In the method, the insulating layer is made from an organic insulating material. The first and second protective layers are made from an inorganic insulating material. The auxiliary electrode is formed from aluminum-neodymium/molybdenum (AlNd/Mo). The drain electrode is formed from molybdenum (Mo).
Meanwhile, the fabricating method further includes the steps of forming an auxiliary electrode on the substrate simultaneously with the gate electrode; forming a gate insulating film on the substrate in such a manner to cover the auxiliary electrode; forming a semiconductor layer on the gate insulating film; forming a first contact hole passing through the semiconductor layer and the gate insulating film to expose the auxiliary electrode; and forming a ground electrode electrically connected to the auxiliary electrode on the substrate.

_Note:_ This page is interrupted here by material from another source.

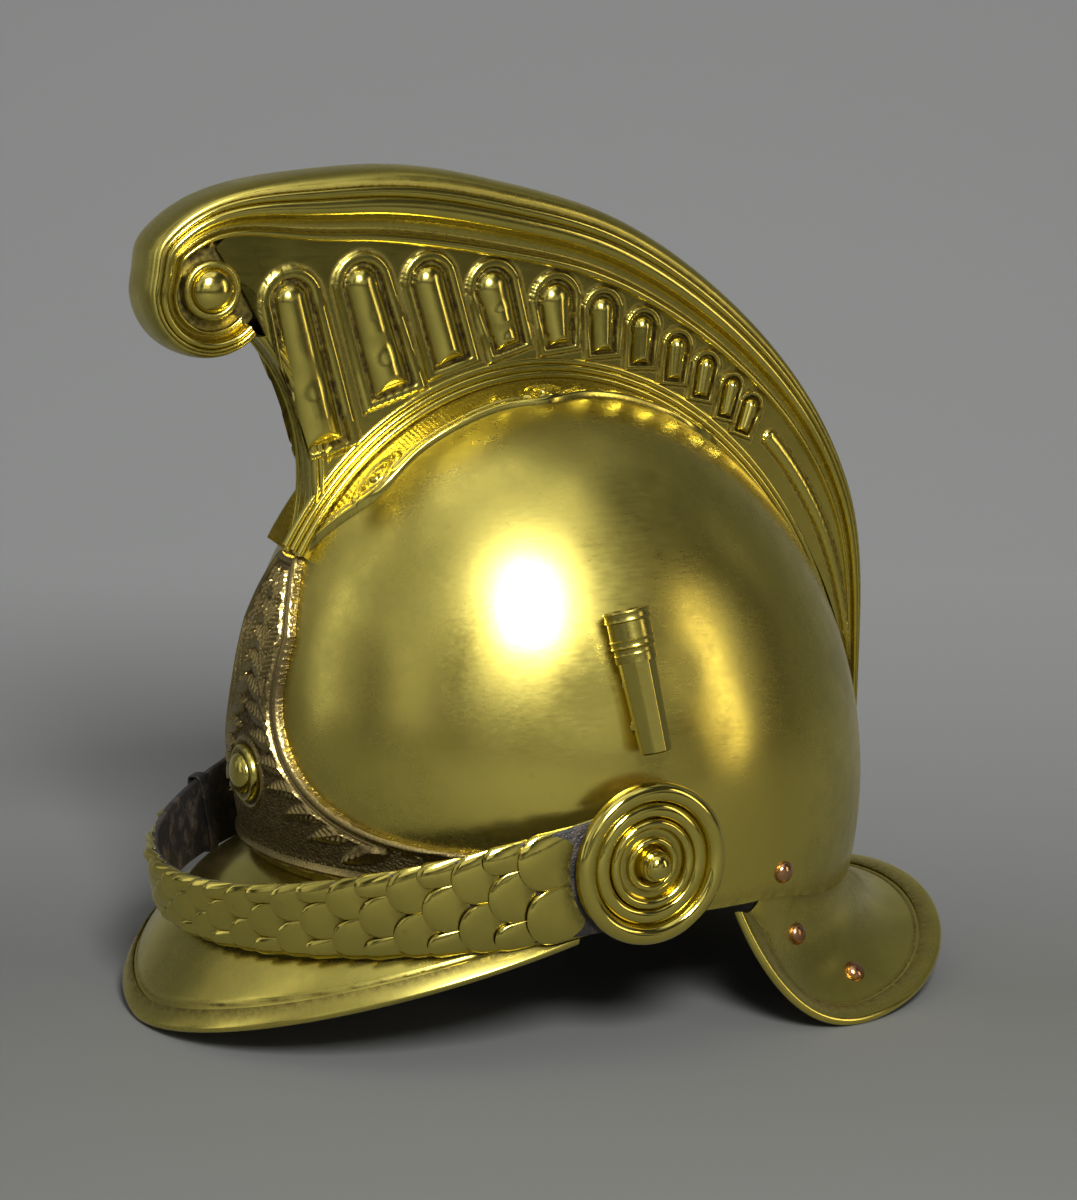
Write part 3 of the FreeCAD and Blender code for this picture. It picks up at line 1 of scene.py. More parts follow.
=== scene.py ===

The fabricating method further includes the steps of forming a first protective layer on the gate insulating film in such a manner to cover the ground electrode; forming an insulating layer on the first protective layer; forming a second contact hole passing through at least one of the insulating layer and the ground electrode; forming a transparent electrode electrically connected, via the second contact hole, to at least one of the ground electrode and the auxiliary electrode; forming a second protective layer on the insulating layer; and forming a pixel electrode on the second protective layer.
In the fabricating method, the auxiliary electrode is formed from aluminum-neodymium/molybdenum (AlNd/Mo). The ground electrode is formed from molybdenum (Mo). The first and second protective layers are made from an inorganic insulating material. The insulating layer is made from an organic insulating material.